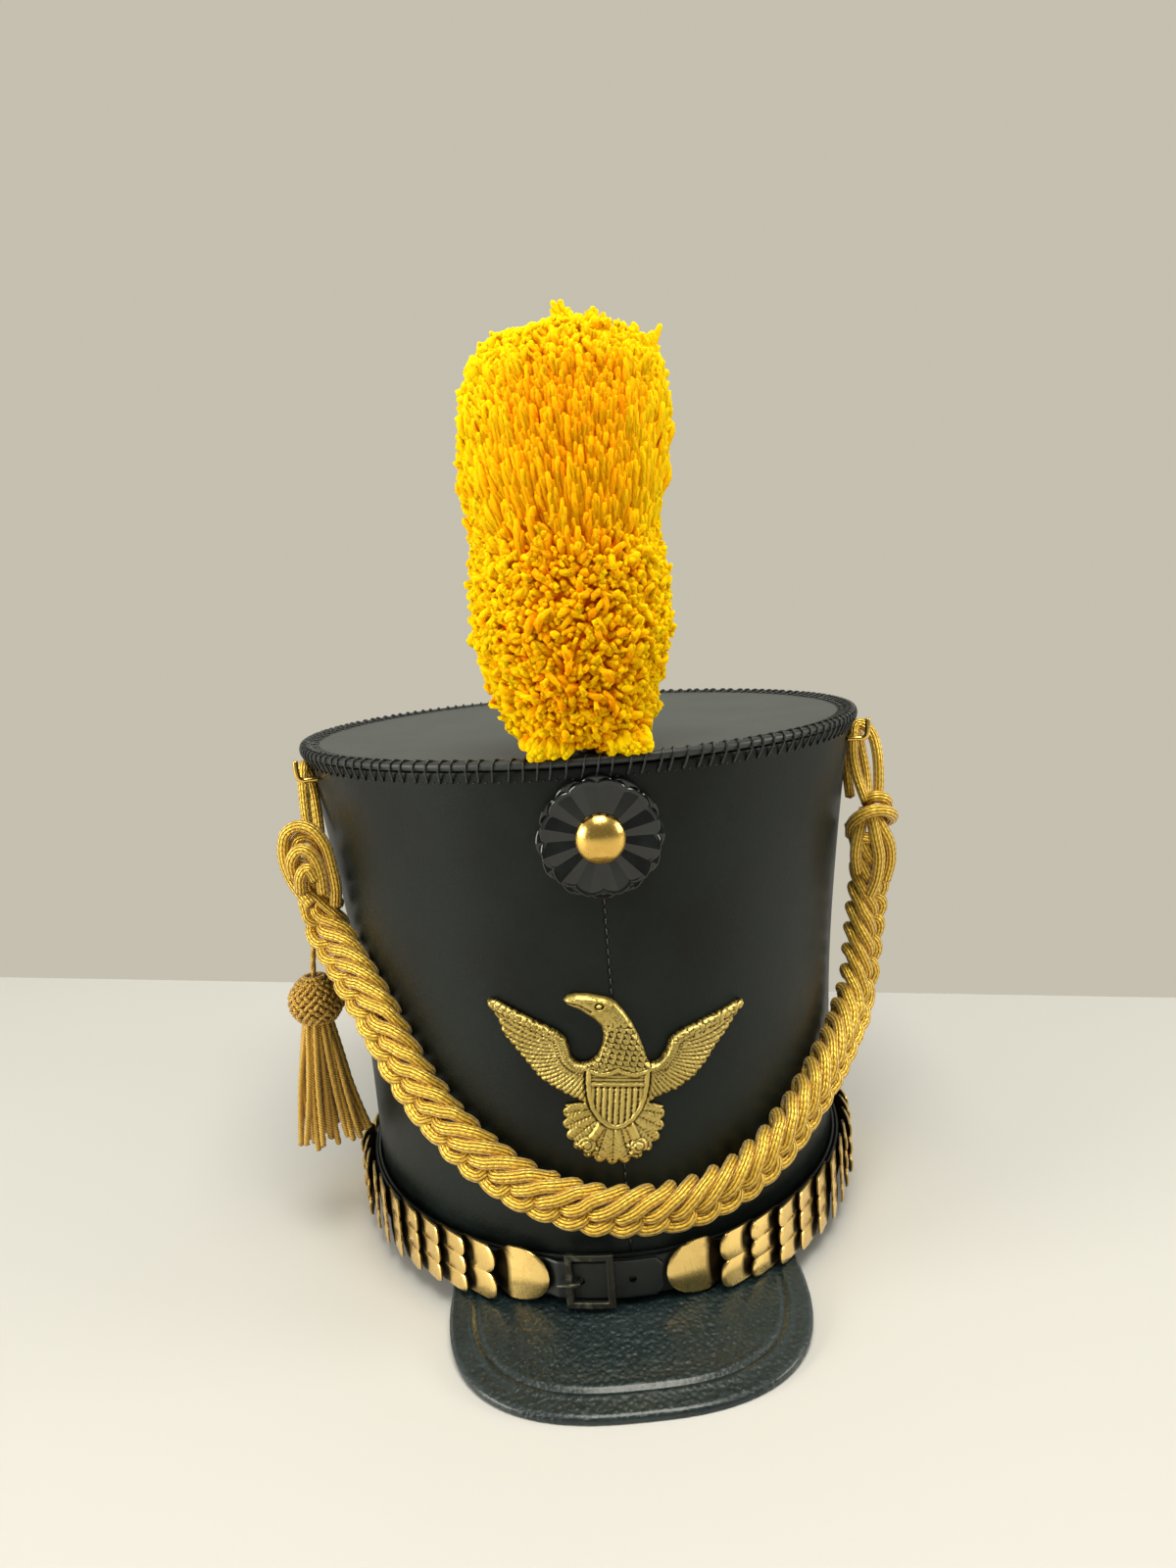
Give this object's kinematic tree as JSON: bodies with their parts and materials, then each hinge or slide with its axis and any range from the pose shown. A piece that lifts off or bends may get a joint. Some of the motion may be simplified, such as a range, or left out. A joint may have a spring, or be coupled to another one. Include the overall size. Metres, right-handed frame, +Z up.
{
  "type": "shako hat",
  "caption": "Tall flared leather shako with a short peak, brass chin scales on a buckled strap, an eagle badge, a round cockade, a wool plume and a gold cord festoon with a tassel.",
  "frame": {"origin": "on the surface the hat rests on, in the middle of the box of the hat without its cords", "axes": "+Z up, -Y to the front (the peak), +X to the wearer's left, which is the right of the hat seen from the front"},
  "size_m": [0.2122, 0.256, 0.3007],
  "materials": {
    "crown_leather": "dark green-black leather, soft sheen, faint mottling",
    "edge_cord": "black waxed cord and stitching, glossy",
    "peak_leather": "blue-black leather with a raised pebble grain, glossy",
    "strap_leather": "plain black strap leather, satin",
    "patent_leather": "black patent leather, mirror gloss",
    "black_iron": "blackened buckle metal, worn at the edges",
    "scale_brass": "pale brushed brass with fine scratches",
    "cast_brass": "muted cast brass, darker in its hollows",
    "bright_brass": "polished bright brass",
    "gold_cord": "gold metallic braided cord, fine diagonal weave",
    "plume_wool": "yellow-orange cut wool yarn"
  },
  "bodies": {
    "root": {"crown_wall": "crown_leather", "top_disc": "crown_leather", "top_welt": "edge_cord", "base_band": "strap_leather", "peak": "peak_leather", "strap_right": "strap_leather", "strap_left": "strap_leather", "buckle_frame": "black_iron", "buckle_prong": "black_iron", "scale_right_01": "scale_brass", "scale_right_02": "scale_brass", "scale_right_03": "scale_brass", "scale_right_04": "scale_brass", "scale_right_05": "scale_brass", "scale_right_06": "scale_brass", "scale_right_07": "scale_brass", "scale_right_08": "scale_brass", "scale_right_09": "scale_brass", "scale_right_10": "scale_brass", "scale_right_11": "scale_brass", "scale_right_12": "scale_brass", "side_boss_right": "cast_brass", "scale_left_01": "scale_brass", "scale_left_02": "scale_brass", "scale_left_03": "scale_brass", "scale_left_04": "scale_brass", "scale_left_05": "scale_brass", "scale_left_06": "scale_brass", "scale_left_07": "scale_brass", "scale_left_08": "scale_brass", "scale_left_09": "scale_brass", "scale_left_10": "scale_brass", "scale_left_11": "scale_brass", "side_boss_left": "cast_brass", "front_rosette": "patent_leather", "front_button": "bright_brass", "eagle_plate": "cast_brass", "plume": "plume_wool", "plume_stem": "strap_leather", "cord_hook_left": "bright_brass", "knot_left": "gold_cord", "hanging_loop_left": "gold_cord", "cord_hook_right": "bright_brass", "knot_right": "gold_cord", "hanging_loop_right": "gold_cord", "festoon_braid": "gold_cord", "tassel_cord": "gold_cord", "tassel_head": "gold_cord", "tassel_skirt": "gold_cord"}
  },
  "joints": []
}
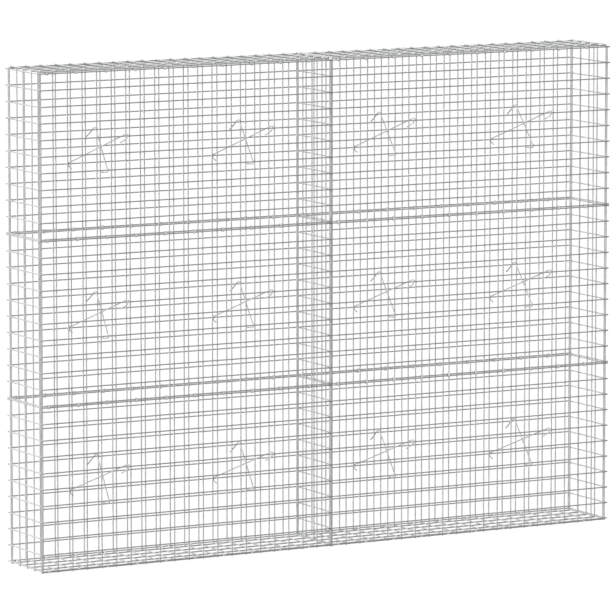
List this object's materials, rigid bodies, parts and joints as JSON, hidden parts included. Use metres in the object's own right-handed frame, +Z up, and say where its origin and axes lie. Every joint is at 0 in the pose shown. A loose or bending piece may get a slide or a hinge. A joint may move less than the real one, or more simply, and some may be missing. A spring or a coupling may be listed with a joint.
{
  "type": "gabion wall",
  "caption": "Empty gabion wall of welded square wire mesh panels in bays and stacked rows, with a mesh floor, hinged mesh lids and hooked cross braces.",
  "frame": {"origin": "middle of the wall's underside, on the ground", "axes": "+X along the wall, -Y towards the front face, +Z up"},
  "size_m": [2.02, 0.2443, 1.5275],
  "materials": {
    "mesh_wire": "galvanised, satin",
    "brace_wire": "galvanised, satin",
    "ring_wire": "galvanised, satin"
  },
  "bodies": {
    "basket": {"front_left_bottom": "mesh_wire", "front_right_bottom": "mesh_wire", "front_left_middle": "mesh_wire", "front_right_middle": "mesh_wire", "front_left_top": "mesh_wire", "front_right_top": "mesh_wire", "back_left_bottom": "mesh_wire", "back_right_bottom": "mesh_wire", "back_left_middle": "mesh_wire", "back_right_middle": "mesh_wire", "back_left_top": "mesh_wire", "back_right_top": "mesh_wire", "end_left_bottom": "mesh_wire", "end_left_middle": "mesh_wire", "end_left_top": "mesh_wire", "end_right_bottom": "mesh_wire", "end_right_middle": "mesh_wire", "end_right_top": "mesh_wire", "partition_bottom": "mesh_wire", "partition_middle": "mesh_wire", "partition_top": "mesh_wire", "floor_left": "mesh_wire", "floor_right": "mesh_wire", "braces_left_bottom": "brace_wire", "braces_right_bottom": "brace_wire", "braces_left_middle": "brace_wire", "braces_right_middle": "brace_wire", "braces_left_top": "brace_wire", "braces_right_top": "brace_wire"},
    "left_lid": {"lid_left": "mesh_wire", "hinge_rings_left": "ring_wire"},
    "right_lid": {"lid_right": "mesh_wire", "hinge_rings_right": "ring_wire"}
  },
  "joints": [
    {"name": "left_lid_hinge", "type": "hinge", "parent": "basket", "child": "left_lid", "pos_m": [-0.502, 0.112, 1.517], "axis": [-1, 0, 0], "range_deg": [0, 220]},
    {"name": "right_lid_hinge", "type": "hinge", "parent": "basket", "child": "right_lid", "pos_m": [0.502, 0.112, 1.517], "axis": [-1, 0, 0], "range_deg": [0, 220]}
  ]
}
━━━━━━
The records are above. How many lines in them contain the word "joints"? Give the number alone.

3